Includes the barriers (tariff and non-tariff) that U.S. companies face when exporting to this country.
There are no special regulatory barriers to U.S. trade and investment in Ethiopia. The Government of Ethiopia has announced its intention to open a number of sectors to foreign investment through the privatization and partial privatization of state-owned enterprises that have maintained monopolies, including the aerospace, logistics, and telecom sectors.
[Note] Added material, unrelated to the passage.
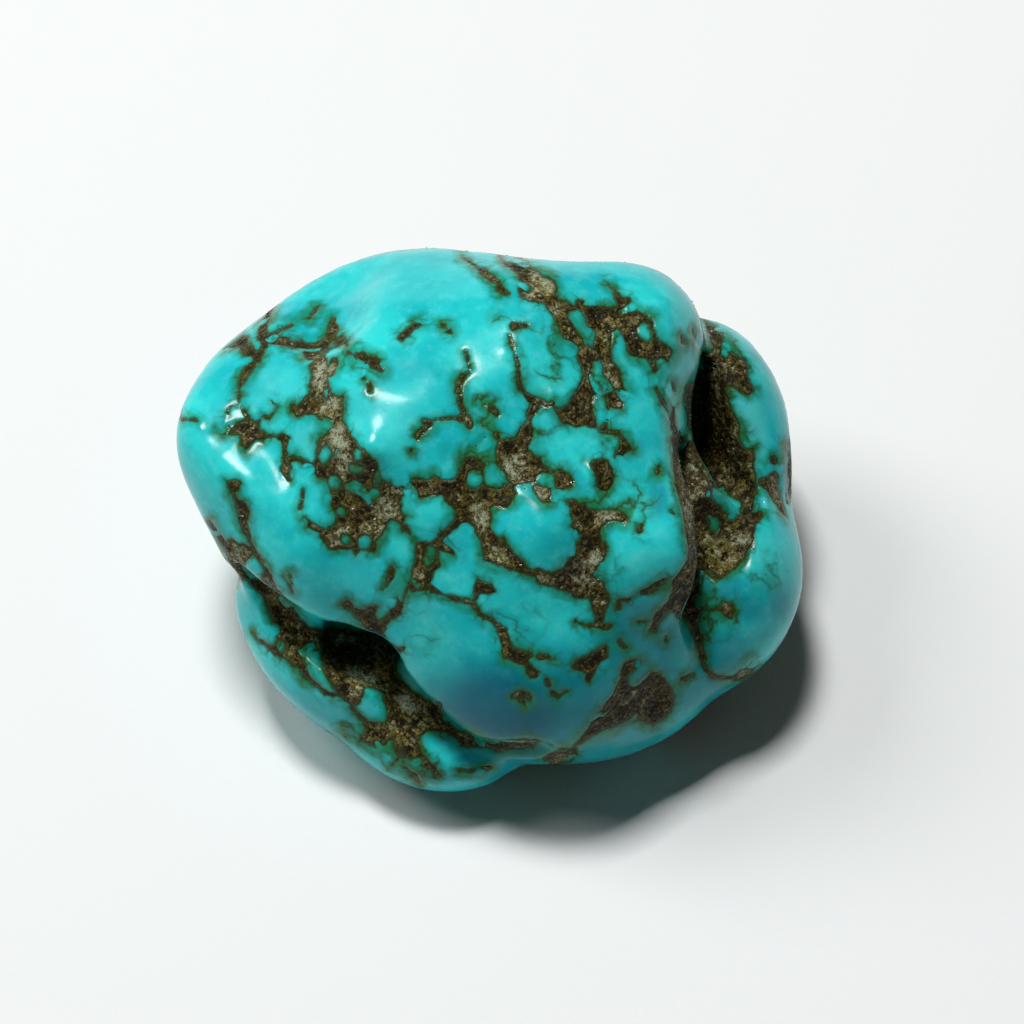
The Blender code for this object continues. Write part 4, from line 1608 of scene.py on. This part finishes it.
def soft_light(name, towards, side, mirrored, watts):
    """A square lamp in a direction from the face centre, turned towards it.

    Only a mirrored lamp shows as a highlight.
    """
    lamp = bpy.data.lights.new(name, "AREA")
    lamp.size = side * METRES
    lamp.energy = watts
    holder = bpy.data.objects.new(name, lamp)
    towards = np.array(towards) / length(np.array(towards))
    holder.location = (FACE_CENTRE + LAMP_DISTANCE * towards) * METRES
    holder.visible_glossy = mirrored
    holder.rotation_euler = Vector(towards).to_track_quat("Z", "Y").to_euler()
    bpy.context.scene.collection.objects.link(holder)


def colour(name, description, default):
    """A colour setting."""
    return FloatVectorProperty(
        name=name, description=description, subtype="COLOR", default=default
    )


class StoneColours(bpy.types.PropertyGroup):
    """The colours of the turquoise and of its matrix, and the depth of its relief"""

    turquoise: colour("Turquoise", "Main colour of the turquoise", (0.03, 0.66, 0.64))
    turquoise_rich: colour("Rich turquoise", "Colour of its fuller clouds", (0.008, 0.46, 0.5))
    # Pale turquoise is the colour of its milky clouds, and also of the light and highlights painted
    # on through the pale tint.
    turquoise_milk_and_light: colour("Pale turquoise", "Colour of its milky clouds", (0.15, 0.78, 0.75))
    # Deep turquoise is also the colour of the shade painted on the lower slopes.
    turquoise_deep_and_shade: colour("Deep turquoise", "Colour of its deep blue places", (0.001, 0.085, 0.16))
    turquoise_green: colour("Green turquoise", "Colour of its green places", (0.015, 0.2, 0.085))
    fringe: colour("Fringe", "Colour of the turquoise next to matrix", (0.035, 0.045, 0.008))
    matrix_dark: colour("Dark matrix", "Colour of the darkest matrix", (0.012, 0.009, 0.004))
    matrix_brown: colour("Brown matrix", "Colour of the middle of the matrix", (0.085, 0.06, 0.012))
    matrix_olive: colour("Olive matrix", "Colour of the olive matrix", (0.15, 0.13, 0.02))
    matrix_sand: colour("Sandy matrix", "Colour of the palest matrix", (0.37, 0.43, 0.3))
    edge_drop: FloatProperty(
        name="Edge drop",
        description="Millimetres that matrix lies below the turquoise at its edge",
        default=0.06, min=0.0,
    )
    patch_drop: FloatProperty(
        name="Patch drop",
        description="Millimetres more that wide patches lie below it",
        default=0.16, min=0.0,
    )
    grit_height: FloatProperty(
        name="Grit height",
        description="Millimetres that the matrix is uneven by",
        default=0.05, min=0.0,
    )


class GrainSettings(bpy.types.PropertyGroup):
    """The loose-looking crystals of the matrix"""

    count: IntProperty(
        name="Count",
        description="Number of crystals",
        default=9000, min=1, max=24000,
    )
    least: FloatProperty(
        name="Smallest",
        description="Smallest half-width, in millimetres",
        default=0.03, min=0.01,
    )
    most: FloatProperty(
        name="Largest",
        description="Largest half-width, in millimetres",
        default=0.1, min=0.01,
    )
    seed: IntProperty(name="Seed", description="Seed of their places", default=7)


class StageSettings(bpy.types.PropertyGroup):
    """The floor, the lamps and the camera"""

    floor: colour("Floor", "Colour of the card under the stone", (0.86, 0.88, 0.875))
    floor_side: FloatProperty(
        name="Floor side",
        description="Side of the card",
        unit="LENGTH", default=2.4, min=0.1,
    )
    key_watts: FloatProperty(
        name="Key lamp",
        description="Power of the high lamp behind the stone",
        default=2.9, min=0.0,
    )
    side_watts: FloatProperty(
        name="Side lamp",
        description="Power of the lamp on the left",
        default=1.35, min=0.0,
    )
    sky: FloatProperty(
        name="Sky",
        description="Strength of the light from all round",
        default=0.045, min=0.0,
    )
    lens: FloatProperty(
        name="Lens",
        description="Focal length of the camera in millimetres",
        default=154.69, min=10.0,
    )


class NUGGET_OT_skin(bpy.types.Operator):
    """Build the veined skin in place of the plain stone"""

    bl_idname = "nugget.skin"
    bl_label = "Skin"

    def execute(self, context):
        settings = context.scene.stone_colours
        points, triangles = bare_skin(Stone())
        depth, shown = matrix_depth(points, normals_of(points, triangles))
        tints = skin_tints(points, shown)
        points = carved(points, triangles, depth, shown, settings)
        mesh = filled_mesh("nugget_skin", points, triangles, True)
        painted(mesh, "matrix", depth * FACE_STEP)
        for name, strength in tints.items():
            painted(mesh, name, strength)
        skin = shown_piece(mesh, skin_material(settings))
        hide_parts(SOLID)
        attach(skin, BODY)
        return {"FINISHED"}


class NUGGET_OT_grains(bpy.types.Operator):
    """Set small crystals in the matrix of the skin"""

    bl_idname = "nugget.grains"
    bl_label = "Matrix grains"

    def execute(self, context):
        settings = context.scene.grain_settings
        random = np.random.default_rng(settings.seed)
        skin = bpy.data.objects["nugget_skin"].data
        points = numbers_of(skin.vertices, "co", 3).reshape(-1, 3).astype(float) / METRES
        triangles = numbers_of(skin.loops, "vertex_index", kind=np.int32).reshape(-1, 3)
        matrix, sandy, olive = (
            numbers_of(skin.attributes[name].data, "value")[triangles].mean(axis=1)
            for name in ("matrix", "sandy", "olive")
        )
        weights = eased(matrix, *CRYSTAL_START) * (CRYSTALS_WITHOUT_SAND + sandy)
        places, normals, chosen = scattered(points, triangles, weights, settings.count, random)
        growth = random.random(len(places)) ** LARGE_RARITY
        sizes = settings.least + (settings.most - settings.least) * growth
        corners, faces = crystals(places, normals, sizes, random)
        corners[:, 2] = np.maximum(corners[:, 2], 0)
        mesh = filled_mesh("matrix_grains", corners, faces, False)
        tone = TONE_RANDOM * random.random(len(places)) + TONE_SAND * sandy[chosen] - TONE_START
        painted(mesh, "tone", np.repeat(tone, len(OCTAHEDRON)))
        painted(mesh, "olive", np.repeat(olive[chosen], len(OCTAHEDRON)))
        grains = shown_piece(mesh, grain_material(context.scene.stone_colours))
        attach(grains, BODY)
        return {"FINISHED"}


class NUGGET_OT_stage(bpy.types.Operator):
    """Lay the pale floor and set the lamps and the camera"""

    bl_idname = "nugget.stage"
    bl_label = "Stage"

    def execute(self, context):
        settings = context.scene.stage_settings
        scene = context.scene
        half = settings.floor_side / 2 / METRES
        corners = np.array(((-half, -half, 0), (half, -half, 0), (half, half, 0), (-half, half, 0)))
        mesh = filled_mesh("floor", corners, np.array(((0, 1, 2), (0, 2, 3))), False)
        shown_piece(mesh, floor_material(settings))

        soft_light("key lamp", *KEY_LAMP, settings.key_watts)
        soft_light("side lamp", *SIDE_LAMP, settings.side_watts)
        world = bpy.data.worlds.new("pale room")
        world.use_nodes = True
        background = world.node_tree.nodes["Background"]
        background.inputs["Color"].default_value = (*SKY, 1.0)
        background.inputs["Strength"].default_value = settings.sky
        scene.world = world
        scene.view_settings.view_transform = "Standard"

        lens = bpy.data.cameras.new("camera")
        lens.lens = settings.lens
        lens.sensor_width = SENSOR
        lens.clip_start = NEAREST_SEEN
        lens.clip_end = FARTHEST_SEEN
        camera = bpy.data.objects.new("camera", lens)
        eye = (FACE_CENTRE + VIEW_RANGE * FACE_AXES[2]) * METRES
        turn = Matrix(FACE_AXES.tolist()).transposed().to_4x4()
        camera.matrix_world = Matrix.Translation(eye) @ turn
        scene.collection.objects.link(camera)
        scene.camera = camera
        return {"FINISHED"}


class NUGGET_PT_panel(bpy.types.Panel):
    """The nugget's settings and its steps"""

    bl_idname = "NUGGET_PT_panel"
    bl_label = "Turquoise Nugget"
    bl_space_type = "VIEW_3D"
    bl_region_type = "UI"
    bl_category = "Nugget"

    def draw(self, context):
        for group, kind in GROUPS.items():
            box = self.layout.box()
            for name in kind.__annotations__:
                box.prop(getattr(context.scene, group), name)
        for step in STEPS:
            self.layout.operator(step.bl_idname)


GROUPS = {
    "stone_colours": StoneColours,
    "grain_settings": GrainSettings,
    "stage_settings": StageSettings,
}
STEPS = (NUGGET_OT_skin, NUGGET_OT_grains, NUGGET_OT_stage)
CLASSES = (*GROUPS.values(), *STEPS, NUGGET_PT_panel)


def register():
    """Registers the classes and gives each scene its settings."""
    for kind in CLASSES:
        bpy.utils.register_class(kind)
    for name, kind in GROUPS.items():
        setattr(bpy.types.Scene, name, PointerProperty(type=kind))


def unregister():
    """Takes away what register adds."""
    for name in GROUPS:
        delattr(bpy.types.Scene, name)
    for kind in reversed(CLASSES):
        bpy.utils.unregister_class(kind)


def main():
    """Builds the pieces and the stage."""
    register()
    bpy.ops.nugget.skin()
    bpy.ops.nugget.grains()
    bpy.ops.nugget.stage()


if __name__ == "__main__":
    main()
The Ethiopian Investment Board has approved reforms to liberalize the logistics sector, including expanding authorizations to operate bonded warehouse services and permitting foreign investors to hold up to a 75% interest in joint ventures with Ethiopian logistics firms.
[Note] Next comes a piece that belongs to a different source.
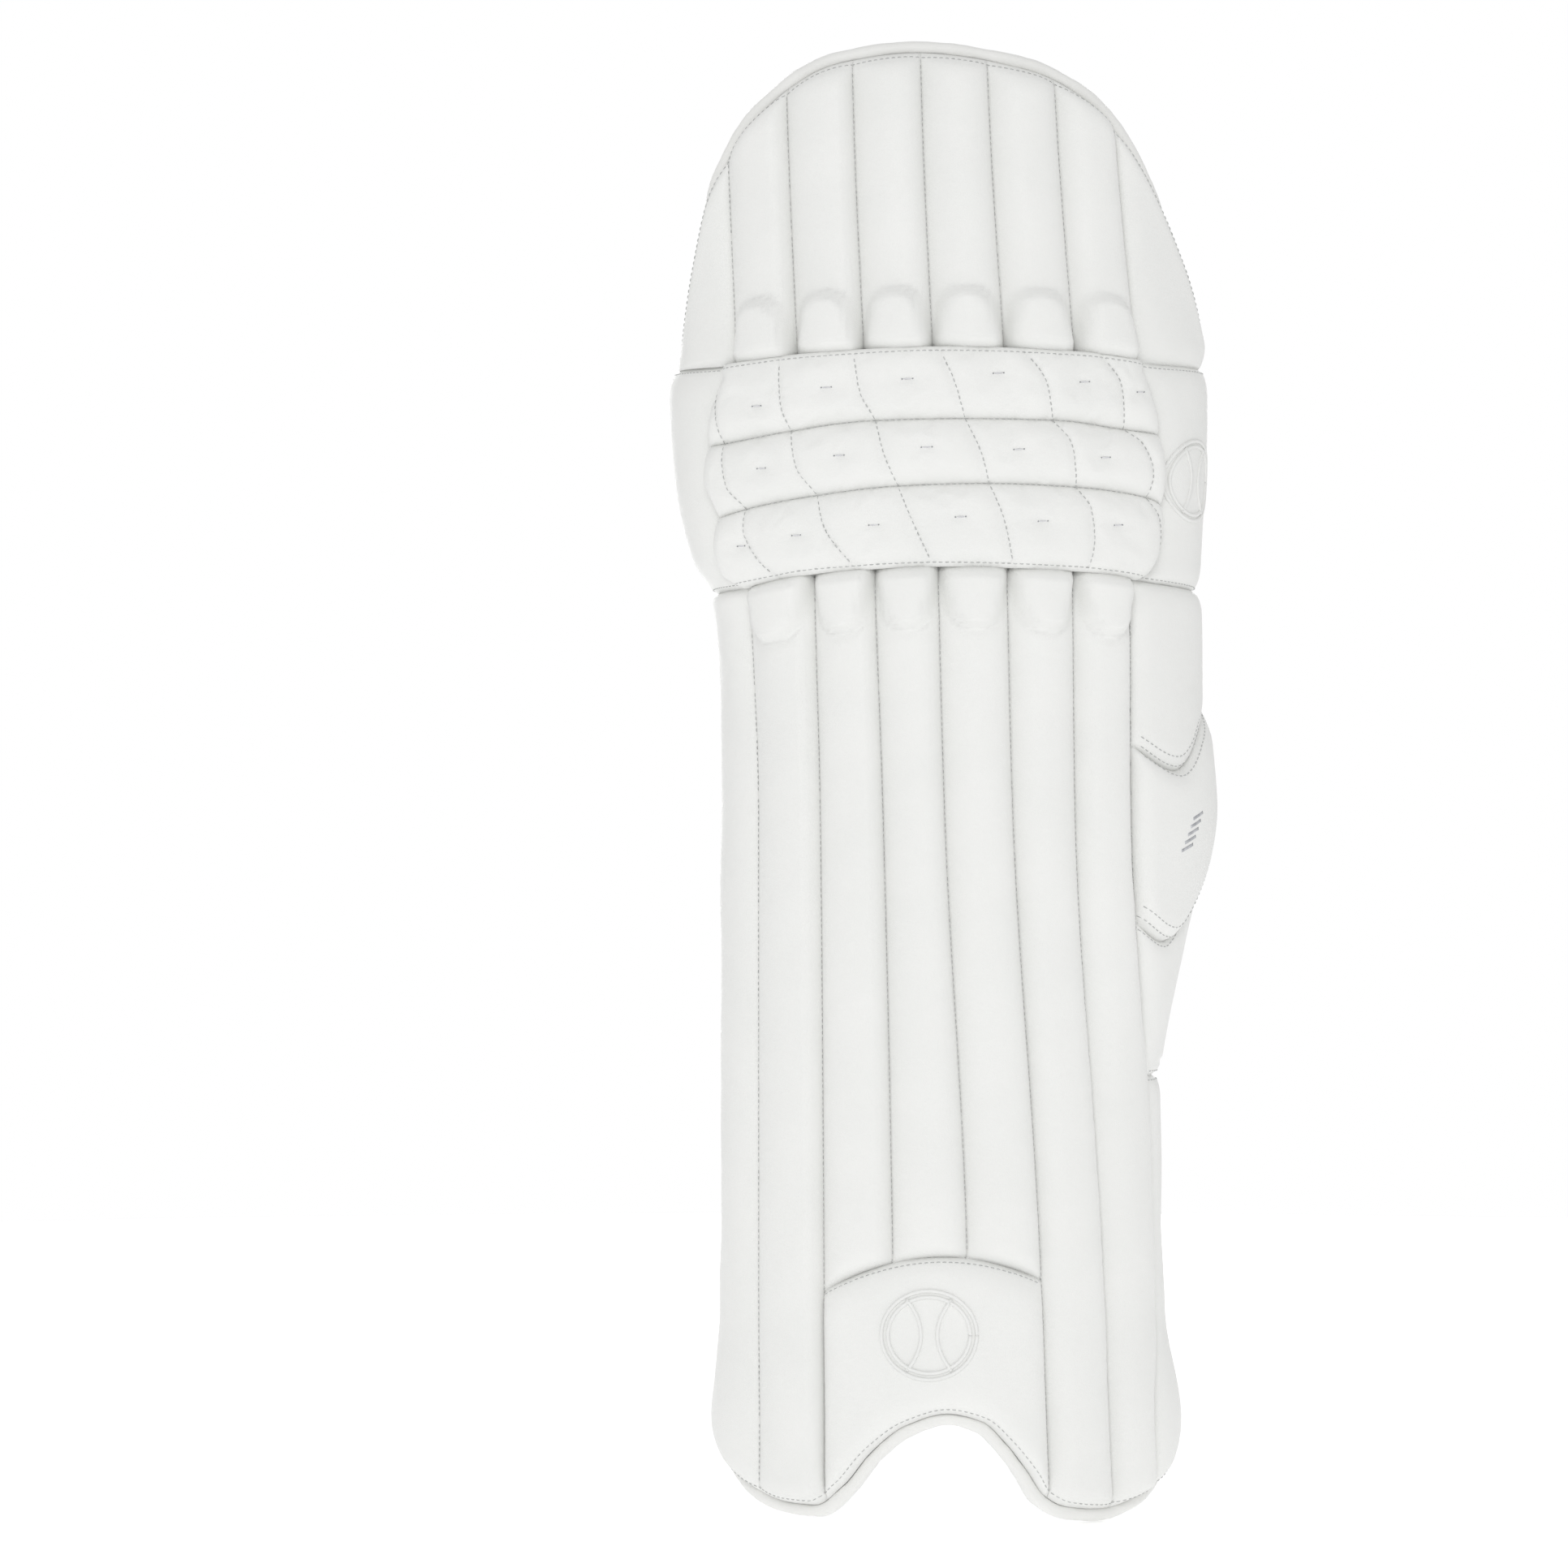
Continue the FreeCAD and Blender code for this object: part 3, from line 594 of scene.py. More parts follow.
# the knee roll as seen from the front: (height, x) knots of its two ends and of its slanting seams, (x, height)
# knots of the seams between its three rolls, and its sewn-down tufts as (x, height)
ROLL_END_IN = [(488, -97), (497, -107), (510, -111), (527, -111.5), (547, -117), (569, -116), (598, -109.5)]
ROLL_END_OUT = [(491, 95), (497, 103), (512, 108), (532, 109.5), (549, 110), (566, 108.5), (581, 106), (601, 100)]
ROLL_SLANTS = [
    [(493.5, -81), (504, -91), (518, -98), (530, -99.5), (542, -107), (564, -110), (596, -114.5)],
    [(497.5, -43.5), (519, -59), (536, -64), (550, -73), (569, -77), (584, -81), (600, -82)],
    [(498.5, -5), (519.5, -14.5), (541, -23.5), (557, -30), (575, -35), (589, -42), (607, -45)],
    [(499, 35), (523, 30), (542, 23), (559, 18), (575, 11), (595, 5), (611, -2)],
    [(497, 72.5), (513, 75), (530, 73), (540, 67.5), (564, 63), (575, 55.5), (596, 50.5), (611, 40)],
    [(492, 103), (509, 109.5), (525, 108), (536, 103), (547, 104), (564, 99), (572, 91), (595, 88), (608, 80)],
]
ROLL_PARTS = [[(-115, 526), (-98, 530.5), (-66, 536), (-25, 540.5), (23, 542), (67, 540.5), (103, 536), (114, 532)],
              [(-118, 563), (-110, 564), (-78, 569.5), (-37, 574.5), (11, 575.5), (57, 575), (91, 571), (111, 569)]]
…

Among the most frequently reported obstacles to doing business in Ethiopia are a lack of transparency in the government procurement system, including canceled tenders, as well as poor infrastructure, bureaucratic procedures, lack of coordination, inefficiency in government agencies and systems, a foreign exchange shortage and high transportation and transaction costs.
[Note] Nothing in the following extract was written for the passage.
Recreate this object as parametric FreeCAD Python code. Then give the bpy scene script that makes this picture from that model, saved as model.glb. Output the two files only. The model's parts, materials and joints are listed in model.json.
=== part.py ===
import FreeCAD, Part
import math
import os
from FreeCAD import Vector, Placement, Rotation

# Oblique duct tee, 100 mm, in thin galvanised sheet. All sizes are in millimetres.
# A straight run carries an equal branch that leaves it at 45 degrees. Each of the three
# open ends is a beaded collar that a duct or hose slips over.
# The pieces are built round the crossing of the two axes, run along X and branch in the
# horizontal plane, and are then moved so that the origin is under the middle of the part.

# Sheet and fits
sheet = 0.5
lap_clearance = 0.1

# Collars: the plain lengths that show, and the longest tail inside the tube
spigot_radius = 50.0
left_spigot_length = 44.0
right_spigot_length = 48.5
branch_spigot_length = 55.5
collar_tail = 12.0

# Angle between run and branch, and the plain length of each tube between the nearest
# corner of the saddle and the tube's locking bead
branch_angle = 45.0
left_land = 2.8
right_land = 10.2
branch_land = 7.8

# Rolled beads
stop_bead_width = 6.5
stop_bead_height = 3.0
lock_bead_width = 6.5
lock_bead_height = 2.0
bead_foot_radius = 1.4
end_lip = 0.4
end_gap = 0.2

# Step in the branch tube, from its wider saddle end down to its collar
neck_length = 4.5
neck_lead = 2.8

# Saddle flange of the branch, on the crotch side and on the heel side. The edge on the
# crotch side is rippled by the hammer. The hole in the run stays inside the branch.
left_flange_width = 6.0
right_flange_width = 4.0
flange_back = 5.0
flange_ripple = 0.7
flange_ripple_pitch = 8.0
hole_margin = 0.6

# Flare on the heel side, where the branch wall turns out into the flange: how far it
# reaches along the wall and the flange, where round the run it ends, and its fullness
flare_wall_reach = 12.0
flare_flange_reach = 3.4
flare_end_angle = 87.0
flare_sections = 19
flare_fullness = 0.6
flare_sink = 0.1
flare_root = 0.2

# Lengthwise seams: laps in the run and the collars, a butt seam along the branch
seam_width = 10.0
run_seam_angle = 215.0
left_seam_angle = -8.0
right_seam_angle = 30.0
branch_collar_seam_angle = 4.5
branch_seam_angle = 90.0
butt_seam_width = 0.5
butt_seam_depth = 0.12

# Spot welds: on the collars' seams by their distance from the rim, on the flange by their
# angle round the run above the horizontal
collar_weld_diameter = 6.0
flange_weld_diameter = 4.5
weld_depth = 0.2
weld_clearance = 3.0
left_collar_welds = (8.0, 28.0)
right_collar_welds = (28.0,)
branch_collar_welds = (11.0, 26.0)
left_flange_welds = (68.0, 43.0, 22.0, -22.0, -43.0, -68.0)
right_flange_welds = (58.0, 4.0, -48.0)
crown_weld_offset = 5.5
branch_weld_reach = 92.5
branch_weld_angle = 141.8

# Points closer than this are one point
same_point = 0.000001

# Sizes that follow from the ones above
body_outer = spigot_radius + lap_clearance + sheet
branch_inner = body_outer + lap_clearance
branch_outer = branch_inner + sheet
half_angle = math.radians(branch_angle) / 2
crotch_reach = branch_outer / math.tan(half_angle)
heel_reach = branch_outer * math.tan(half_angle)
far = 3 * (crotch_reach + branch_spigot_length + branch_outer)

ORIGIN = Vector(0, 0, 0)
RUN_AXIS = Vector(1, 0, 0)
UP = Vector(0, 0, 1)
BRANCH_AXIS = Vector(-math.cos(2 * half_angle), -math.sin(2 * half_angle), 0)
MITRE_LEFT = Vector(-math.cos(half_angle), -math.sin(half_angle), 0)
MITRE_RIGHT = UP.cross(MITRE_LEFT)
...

Importers face difficulty in obtaining foreign exchange, particularly those that import goods for domestic sale. The National Bank of Ethiopia (NBE) administers a strict foreign currency regulatory regime. While larger firms, state-owned enterprises, and manufacturing industries have not faced major problems in obtaining foreign exchange, the remaining firms face burdensome delays in arranging trade-related payments. An importer must apply for an import permit and obtain a letter of credit for the total value of the imports before an order can be placed.